An Italian friend was telling me this morning how her grandmother in Italy loved mortadella made with horsemeat. She herself wasn't too keen on it. Wikipedia has an informative article on mortadella but it doesn't mention horses. In a few blogs and other unauthoratitve websites, people declare strongly that mortadella known in some foreign countries as bologna or polony is not made with horsemeat. Well, I've just been told that it can be, and the information came straight from the horse's mouth, as it were.

We kill cows, sheep, lambs, pigs, goats, rabbits, chickens, fish and other animals so that we can eat them. When I was small, I didn't realise that the tasty rabbit pie we enjoyed for Sunday dinner had previously been the cuddly furry pet in a cage down the garden, of course.

In Australia we kill and eat kangaroos and emus. Crocodiles, too. There are thought to be about a million camels here in Australia, and camel meat export is being planned. In some Asian countries, dog meat is popular. Guinea pigs are on the menu in some South American countries. And we can't forget that the Japanese eat a lot of whale meat, in the interests of Science, of course.

During the war World War II when there was a shortage of meat in Britain, my mother bought some whale meat and cooked it the same way as she would cook beef. We agreed that we didn't like it very much. It was like fishy, tough steak. But we probably had it several times in that period when you just had to eat what was available.

I've eaten goat meat, when it was served up as mutton at a restaurant in Kitwe, Zambia. No problem, except for the misleading description. There is a thriving goat meat industry in Australia, which I understand supplies about half of the world's needs.

In the 1940s, my Dad was keen on black pudding, as blood sausage is called in the UK. I liked the smell when it was being fried, but I never dared to eat it because I knew what it was made of. However, I had no qualms about brains on toast.

We also had cod's roe for afternoon tea, sometimes, with bread and butter. In those days, you had bread and butter with nearly everything, to make it go further. Roe was available in small tins as recently as 40 years ago, in local supermarkets here in Melbourne. I confess that I liked it when it was well fried in slices. I now know it was very high in cholesterol, but my personal reading has remained low over the years so I don't think it damaged me.
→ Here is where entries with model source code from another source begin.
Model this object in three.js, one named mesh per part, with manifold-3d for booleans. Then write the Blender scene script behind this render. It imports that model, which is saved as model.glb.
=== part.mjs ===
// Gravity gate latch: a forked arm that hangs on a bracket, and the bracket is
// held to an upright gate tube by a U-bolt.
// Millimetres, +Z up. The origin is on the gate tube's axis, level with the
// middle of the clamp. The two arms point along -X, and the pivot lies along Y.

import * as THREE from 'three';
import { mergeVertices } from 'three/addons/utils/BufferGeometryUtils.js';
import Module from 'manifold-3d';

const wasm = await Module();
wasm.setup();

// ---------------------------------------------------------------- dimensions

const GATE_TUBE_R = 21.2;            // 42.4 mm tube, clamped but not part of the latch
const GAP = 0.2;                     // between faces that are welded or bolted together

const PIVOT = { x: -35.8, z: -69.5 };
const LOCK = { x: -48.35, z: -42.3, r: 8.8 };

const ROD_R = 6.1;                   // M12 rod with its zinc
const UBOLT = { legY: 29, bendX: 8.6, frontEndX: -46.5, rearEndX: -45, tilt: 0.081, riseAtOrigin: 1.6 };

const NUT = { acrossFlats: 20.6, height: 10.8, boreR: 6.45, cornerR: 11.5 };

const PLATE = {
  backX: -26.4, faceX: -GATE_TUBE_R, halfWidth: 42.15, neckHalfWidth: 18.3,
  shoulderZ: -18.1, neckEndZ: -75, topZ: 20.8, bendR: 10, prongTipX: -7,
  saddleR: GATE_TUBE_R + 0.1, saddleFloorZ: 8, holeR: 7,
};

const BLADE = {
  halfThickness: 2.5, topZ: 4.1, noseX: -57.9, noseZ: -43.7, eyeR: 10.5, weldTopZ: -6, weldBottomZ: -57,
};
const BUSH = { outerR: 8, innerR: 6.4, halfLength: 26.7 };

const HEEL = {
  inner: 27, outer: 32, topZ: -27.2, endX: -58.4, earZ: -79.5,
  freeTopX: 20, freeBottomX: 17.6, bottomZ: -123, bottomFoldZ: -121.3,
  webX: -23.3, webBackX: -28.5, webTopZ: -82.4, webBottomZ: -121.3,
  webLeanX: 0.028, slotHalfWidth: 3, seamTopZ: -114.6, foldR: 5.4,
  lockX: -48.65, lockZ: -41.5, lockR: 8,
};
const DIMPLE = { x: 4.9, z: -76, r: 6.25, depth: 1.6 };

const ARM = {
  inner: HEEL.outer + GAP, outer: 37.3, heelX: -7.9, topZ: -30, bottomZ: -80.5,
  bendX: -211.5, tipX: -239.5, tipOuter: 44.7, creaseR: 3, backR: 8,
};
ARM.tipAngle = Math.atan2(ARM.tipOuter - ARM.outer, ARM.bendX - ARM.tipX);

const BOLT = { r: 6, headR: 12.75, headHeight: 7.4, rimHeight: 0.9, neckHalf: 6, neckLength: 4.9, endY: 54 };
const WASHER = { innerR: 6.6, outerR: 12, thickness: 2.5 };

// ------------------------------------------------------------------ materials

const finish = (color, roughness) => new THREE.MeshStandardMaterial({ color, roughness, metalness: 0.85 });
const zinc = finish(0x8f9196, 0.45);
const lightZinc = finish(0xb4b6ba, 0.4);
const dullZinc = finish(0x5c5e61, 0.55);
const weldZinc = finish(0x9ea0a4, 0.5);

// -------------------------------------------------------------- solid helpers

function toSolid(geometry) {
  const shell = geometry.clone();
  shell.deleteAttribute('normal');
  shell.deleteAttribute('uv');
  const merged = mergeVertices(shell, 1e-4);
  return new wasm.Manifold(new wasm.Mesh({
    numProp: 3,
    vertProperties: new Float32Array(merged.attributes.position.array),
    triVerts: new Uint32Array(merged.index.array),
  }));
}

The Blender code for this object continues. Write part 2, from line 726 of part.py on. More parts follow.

Those of us who were born south of the border were, and are, repelled by the idea of eating the famous Scottish dish, haggis.
Well, how do you like the idea of sheep's heart, liver and lungs, minced up with onion, oatmeal, suet, spices, and salt, mixed with stock, and wrapped in the animal's stomach?

On the other hand, people in many countries eat chopped up pieces of a cow's stomach. We call it tripe. I recall a family I lived with, as a young man, in the late 1950s. Mother asked me if I liked tripe, and I said no I did not. She asked me if I had ever eaten it. I had to reply, no I had not. Well, quoth she, I'll serve it one night and you won't know what it is.

A few months later, came the evening when she served up a stew with a lovely aroma, lots of vegetables, and what looked like little squares of flannel face-washers floating around in it. When we had finished, Mother asked me what I had just eaten. Tripe, I declared. Chewy and with a bland but suspicious taste. And that was that. She didn't try again.

Nowadays, more than halfway along the road from 70 to 80, I eat chicken and white fish for my meat intake. And a bit of red meat from time to time. But I confess that I have not eaten rabbit for many, many years. I wouldn't mind eating a bit of horsemeat but I cannot face the idea of eating one of those dear little furry cuddly rabbits even if there are hundreds of millions of them wreaking havoc in Australia.